Saifullah was among nine men recruited in Pakistan for so-called "jihad" in Afghanistan. "Mullah Samad gave me a gun on the border," said Saifullah, referring to the local Taleban commander. The Taleban set up roadblocks in the Afghan village of Loy Kariz, about fifty kilometers from the Afghan border city of Spin Boldak. The Taleban gunmen searched the cars of local residents and travelers. They seized and destroyed music cassettes and threatened men who were clean-shaven for being what the extremists called "un-Islamic." They also threatened to kill Afghans who aided U.S. troops.
But the people of Loya Kariz were not going to be intimidated. They fought back, killing two of the Taleban and wounding two others, including Saifullah. At least one villager was killed and a number of others were wounded.
Asadullah Kahlid, governor of Kandahar province, says preventing Taleban insurgents from crossing the rugged border area with Pakistan is difficult. "They have training facilities in Pakistan and are being supported down there," he says.
Taleban and other extremist insurgents continue to attack U.S. and Afghan troops, foreign aid workers, and Afghan civilians. Attacks by extremists cost the lives of some one-thousand-six-hundred people in Afghanistan during 2005.
In response, Afghans are speaking out and standing up against the extremists. Thousands of Afghans have taken part in recent demonstrations against them and their al-Qaida terrorist allies. "They kill us Afghans. They kill tribesman and they want tribesmen living in Pakistan and Afghanistan to fight with each other," said one demonstrator, Akhtar Mohammed Qabaili.

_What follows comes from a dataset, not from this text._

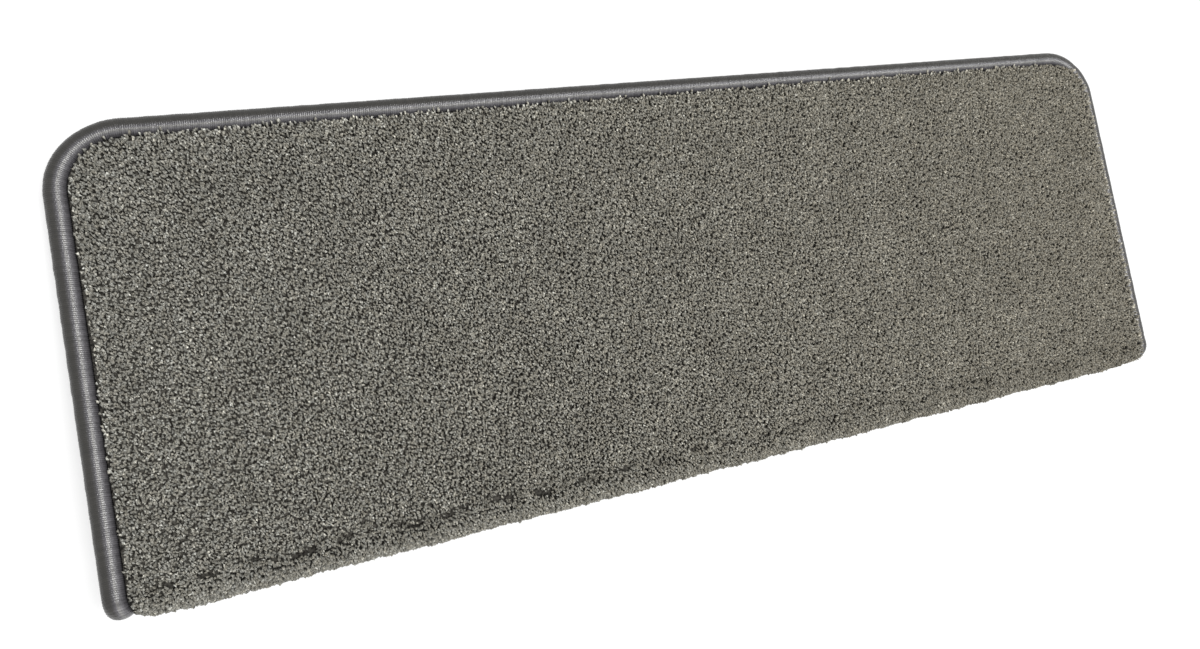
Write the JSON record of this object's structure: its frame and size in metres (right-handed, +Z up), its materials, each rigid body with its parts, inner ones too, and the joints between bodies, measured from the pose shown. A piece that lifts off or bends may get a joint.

President George W. Bush says the U.S. supports Afghanistan's effort to rid itself of terrorists:
"We remain on the offensive in Afghanistan, where a fine president and a national assembly are fighting terror while building the institutions of a new democracy."
U.S. Secretary of State Condoleezza Rice says "the United States will continue to fight the. . .terrorism threat wherever we find it in Afghanistan."
The preceding was an editorial reflecting the views of the United States Government.